What you are asked to do: Keep every line where the word "with" appears; drop the rest.

==================================================

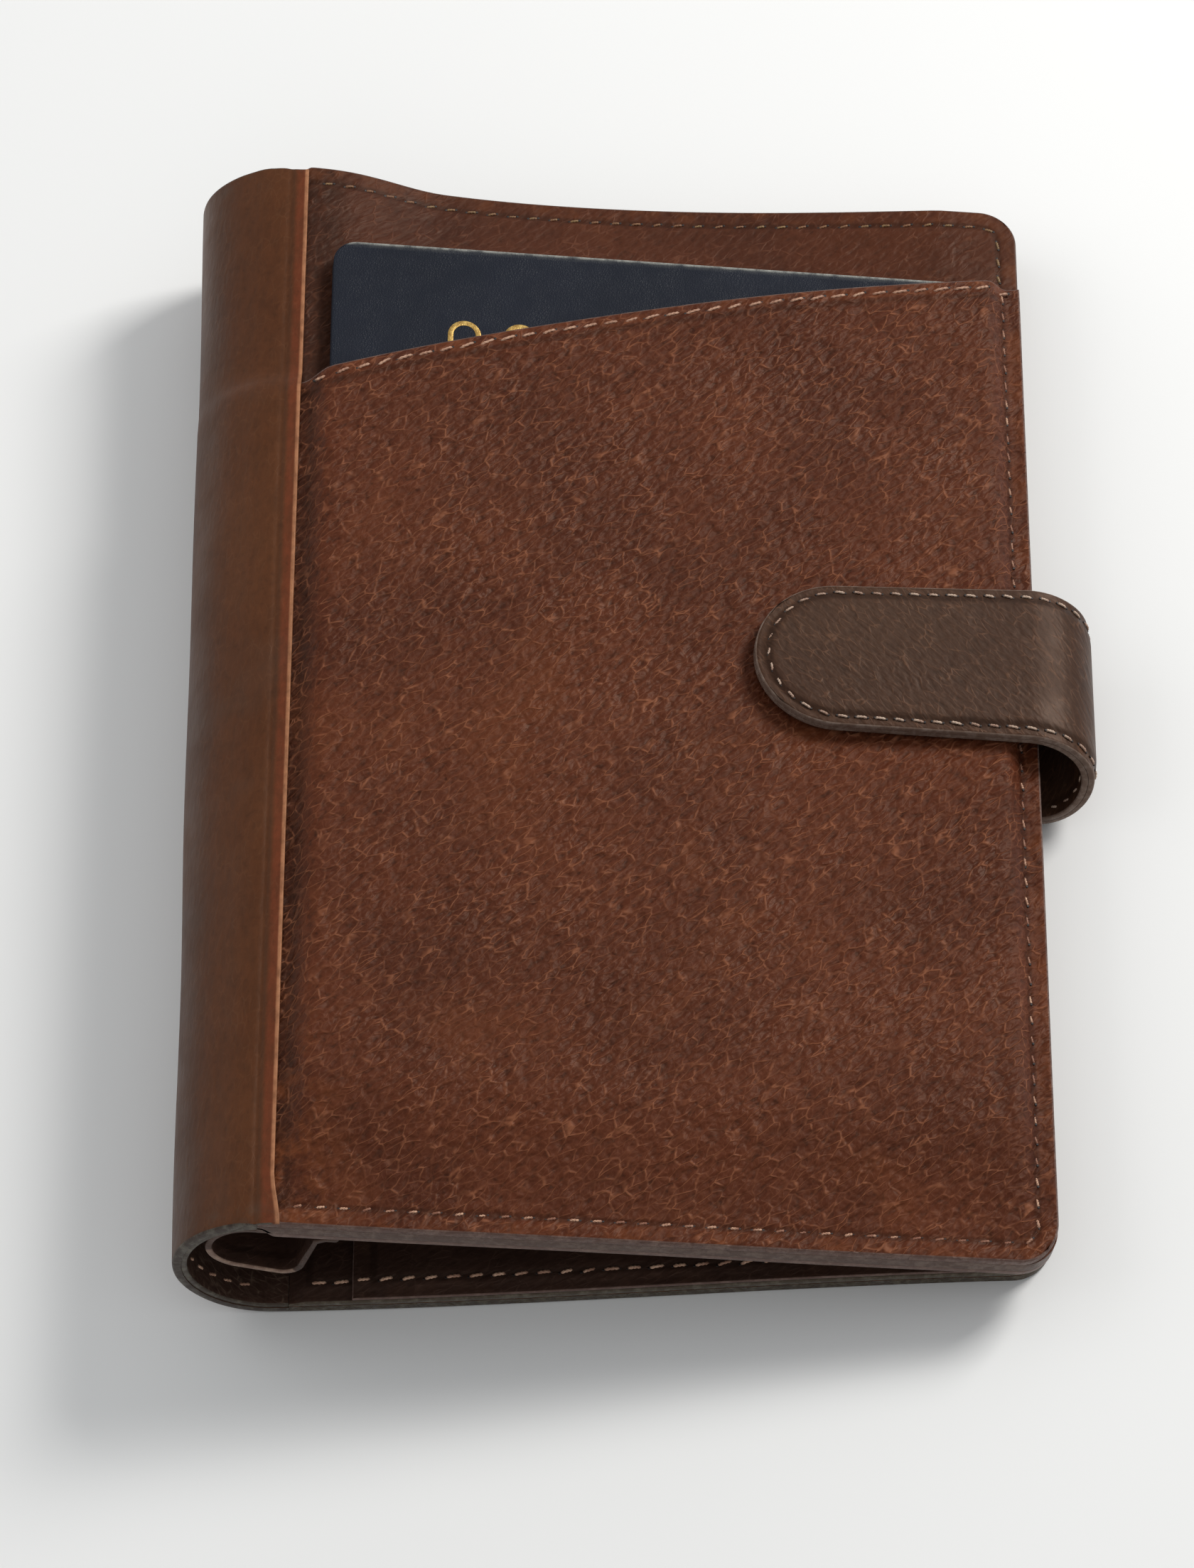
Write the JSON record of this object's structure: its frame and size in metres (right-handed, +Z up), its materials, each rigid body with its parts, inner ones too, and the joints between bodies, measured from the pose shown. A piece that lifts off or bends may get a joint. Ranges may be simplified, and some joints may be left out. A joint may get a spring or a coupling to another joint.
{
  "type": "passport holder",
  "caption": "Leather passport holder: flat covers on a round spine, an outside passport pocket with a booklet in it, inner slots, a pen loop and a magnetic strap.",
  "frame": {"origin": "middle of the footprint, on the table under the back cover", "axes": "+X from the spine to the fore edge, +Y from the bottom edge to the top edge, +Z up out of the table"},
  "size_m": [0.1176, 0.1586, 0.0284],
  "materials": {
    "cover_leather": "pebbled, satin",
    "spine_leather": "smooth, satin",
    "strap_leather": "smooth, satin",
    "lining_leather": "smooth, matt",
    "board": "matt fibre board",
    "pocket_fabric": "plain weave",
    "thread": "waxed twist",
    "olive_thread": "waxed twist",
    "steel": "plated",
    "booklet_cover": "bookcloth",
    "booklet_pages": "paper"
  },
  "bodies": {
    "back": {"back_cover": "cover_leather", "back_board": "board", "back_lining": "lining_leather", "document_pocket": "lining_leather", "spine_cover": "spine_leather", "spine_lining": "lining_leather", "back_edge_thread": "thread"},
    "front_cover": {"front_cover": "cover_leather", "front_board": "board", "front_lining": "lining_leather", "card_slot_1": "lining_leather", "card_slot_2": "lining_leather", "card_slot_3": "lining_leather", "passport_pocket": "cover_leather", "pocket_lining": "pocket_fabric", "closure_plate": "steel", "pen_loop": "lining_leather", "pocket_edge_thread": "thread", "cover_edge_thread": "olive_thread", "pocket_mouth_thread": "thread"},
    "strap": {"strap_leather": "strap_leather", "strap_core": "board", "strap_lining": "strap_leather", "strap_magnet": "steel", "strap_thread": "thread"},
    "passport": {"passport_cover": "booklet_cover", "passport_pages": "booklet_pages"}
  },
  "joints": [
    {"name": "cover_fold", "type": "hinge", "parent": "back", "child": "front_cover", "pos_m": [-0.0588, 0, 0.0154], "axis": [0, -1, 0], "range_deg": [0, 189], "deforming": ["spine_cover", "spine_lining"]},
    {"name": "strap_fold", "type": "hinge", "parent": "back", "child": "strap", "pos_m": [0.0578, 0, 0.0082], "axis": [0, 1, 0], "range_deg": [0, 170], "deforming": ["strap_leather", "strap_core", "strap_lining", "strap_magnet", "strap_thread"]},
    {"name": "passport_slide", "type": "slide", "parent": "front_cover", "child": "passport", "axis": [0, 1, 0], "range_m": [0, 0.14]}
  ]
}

==================================================

Exercise output:
Write the JSON record of this object's structure: its frame and size in metres (right-handed, +Z up), its materials, each rigid body with its parts, inner ones too, and the joints between bodies, measured from the pose shown. A piece that lifts off or bends may get a joint. Ranges may be simplified, and some joints may be left out. A joint may get a spring or a coupling to another joint.
  "caption": "Leather passport holder: flat covers on a round spine, an outside passport pocket with a booklet in it, inner slots, a pen loop and a magnetic strap.",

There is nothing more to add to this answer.